Monday, August 22, 2011

Life Links 8/22/11

Thomas Stevens is hoping the Kentucky Supreme Court will hear his case and award damages for the death of his unborn grandson.
Fourteen weeks pregnant, Desiree Amber Stevens was heading east on Ky. 52 in Estill County on Aug. 16, 2008, when another driver tried to cross the highway in front of her, causing a horrific crash that killed Stevens and her unborn child.

The other driver, Gina Flynn, and Stevens' insurance carrier, Progressive Direct, settled a wrongful death suit for an undisclosed amount that was filed by Thomas A. Stevens on his 24-year-old daughter's behalf.

But Flynn and Progressive refused to pay a penny for the wrongful death of Stevens' unborn grandson — and Circuit Judge Thomas Jones said they didn't have to.

The Joplin Globe has the story of a pregnant mother who, along with her unborn child, survived the tornado that hit Joplin.
As daylight peeked through the twisted remains of the store, Morris could see that Rodgers was bearing the brunt of the pressure.

She had learned about six weeks earlier that she was pregnant.

When he saw her awkward position under the weight of the collapsed store walls, "I was thinking about the baby but I wasn't going to say that to her," Morris said. "I wanted her thinking of her life."
........
Martin said it was a difficult rescue because the jack used to lift the rubble, called a portable ram, was nearly overburdened. Every step the firefighters took in the debris pushed harder on Rodgers.
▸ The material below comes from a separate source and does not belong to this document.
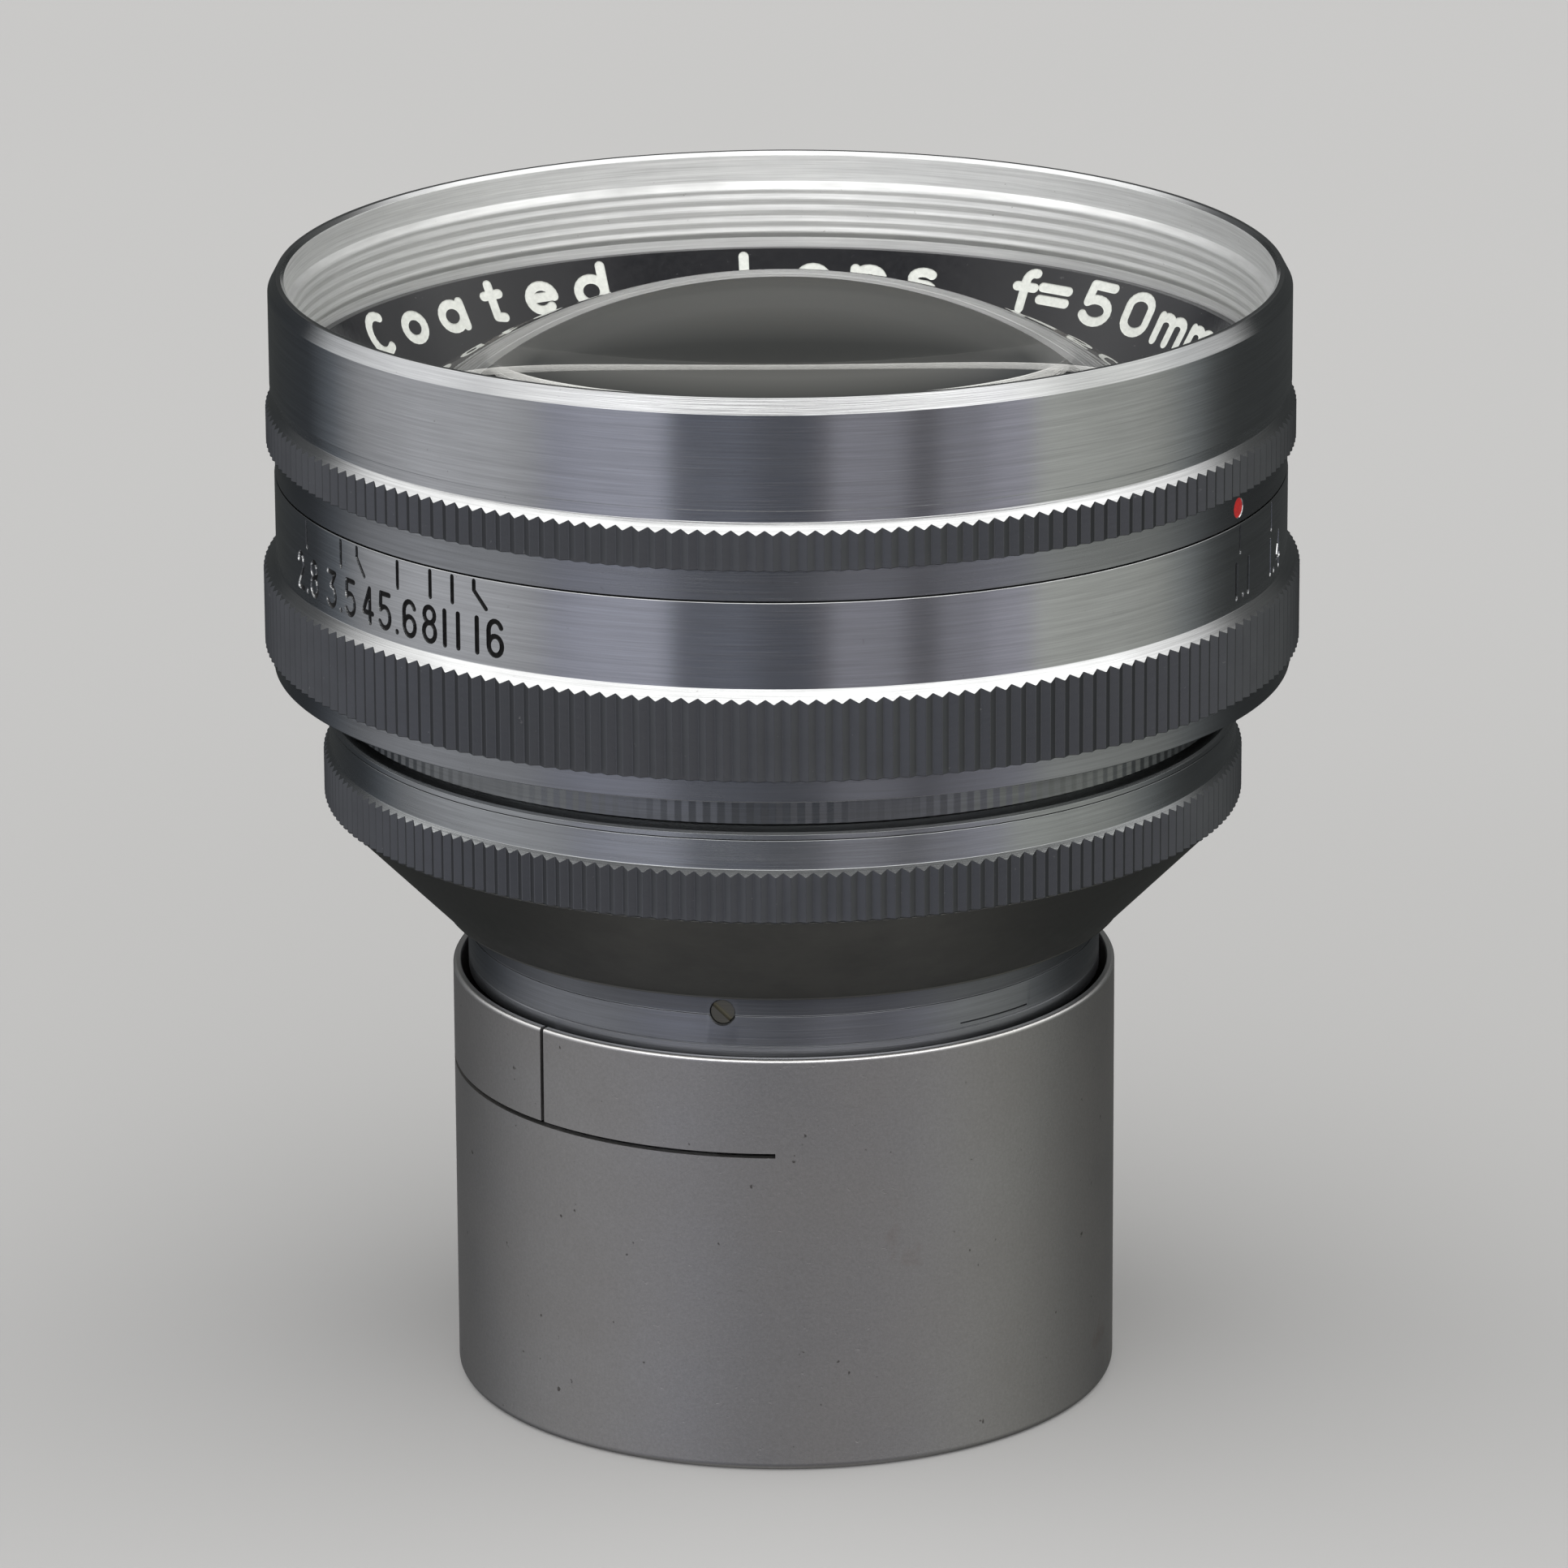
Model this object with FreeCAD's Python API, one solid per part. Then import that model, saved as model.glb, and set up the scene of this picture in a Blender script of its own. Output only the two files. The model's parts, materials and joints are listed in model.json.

"I would say she had well over a ton on her back," Martin said. "Our machines almost wouldn't lift it." The jack stalled once, straining against the weight, and then moved again.......

During her tests, an ultrasound was done and the technologist asked her father, "How would you like to be a Granddad?"

The baby was alive.

The New York Times covers the early testing to determine a fetus's sex.
"I think over the long run this has the potential of changing attitudes toward pregnancy and to family," said Audrey R. Chapman, a bioethicist at the University of Connecticut Health Center. "Women may be less invested in their pregnancies earlier than they are later, and the question has been raised whether women will look at their pregnancies increasingly as being conditional: ‘I will keep this pregnancy only if.' "

Fetal sex tests have a few medical applications, allowing couples with histories of rare sex-linked disorders to avoid costly and invasive genetic testing if they learn they are expecting the other sex. But for most couples, the tests, which are unregulated, simply answer the boy-or-girl question weeks earlier than ultrasound, and in a less invasive and safer way than amniocentesis.

Margaret Somerville comments on "deselecting our children."
Here's a recent Danish headline: "Plans to make Denmark a Down syndrome-free perfect society." The Danes want to promote aborting fetuses with Down syndrome, so their society will be free of such people around 2030. One bioethicist describes it as a "fantastic achievement."

At least the Danes are raising this issue. In North America, it's estimated that more than 90 per cent of unborn babies with Down syndrome are aborted.